At this point in his career, the Texas Tech alum’s impact as a shot-blocker and alley-oop threat is pretty established. However, the 24-year-old forward still might upside as a shooter, whether it’s from within or outside the three-point line. The most significant piece of evidence to back up that claim is how he shot 73% from the free-throw line on a total of 207 attempts during his college career with Texas Tech. Considering the fact that a high free throw percentage gives an idea of a player’s touch and how consistent their mechanics are, that solid percentage is one example of what he could be like as a shooter.
The other step is seen from how efficient Owens was as a mid-range shooter during his senior season. According to the Stepien, Tucker shot 53% on long mid-range shots (from 13 feet to the NBA 3-point line) on a total of 34 shot attempts. Although skeptics might say that’s an example of small sample size, his shooting stroke is definitely smooth and is pretty quick between catch-and-release.

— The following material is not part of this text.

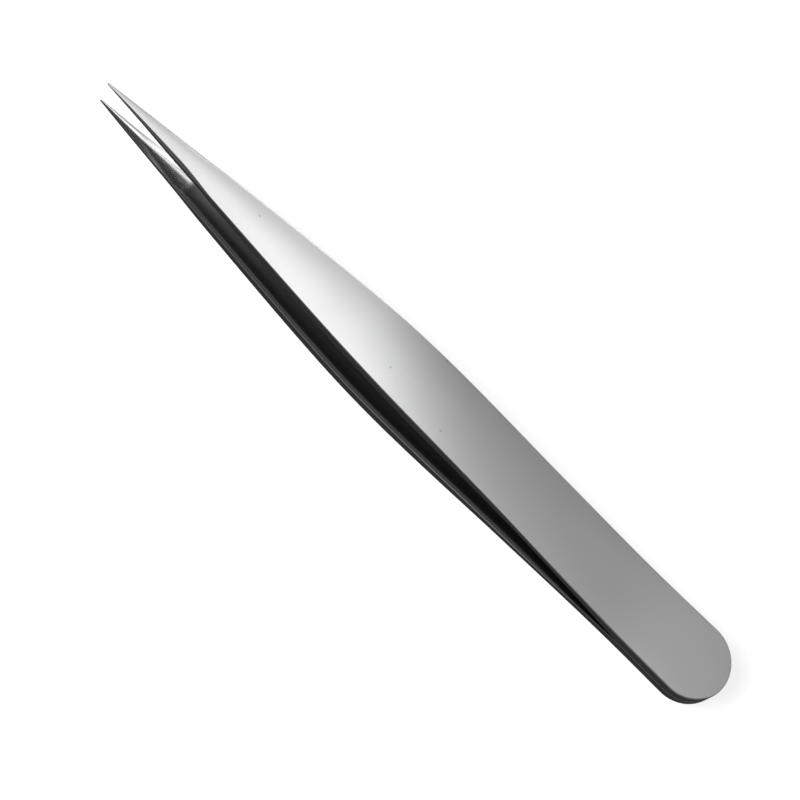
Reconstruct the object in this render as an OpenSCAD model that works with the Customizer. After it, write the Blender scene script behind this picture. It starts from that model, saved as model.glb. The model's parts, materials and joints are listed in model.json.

Entering his pro career at 24-years-old, some may believe that Owens has reached his plateau as a prospect. If that were true, he’d be positioned as a prospect that could immediately stand as one of the best defenders in the G League while being a tremendous alley-oop threat. But personally, there’s optimism that he has the tools to continue to progress as a shooter to the point of eventually being a consistent threat from the corners. If that were to happen, his stock would rise and would rise to the point where Owens would stand as a top option to either receive a two-way or 10-day contract.
In addition to improving his shooting, the Texas Tech alum will need to lessen the mental mistakes that he makes on defense that allowed him to commit 2.9 fouls in only 25 minutes per game.
If he can find a way to diminish those fouls and continue to progress as a shooter, Tariq Owens could stand as one of the best candidates to some type of NBA call-up, whether it’s a 10-day or two-way. Will he be able to do that? I guess we’ll have to see when the G League season tips off on November 8th.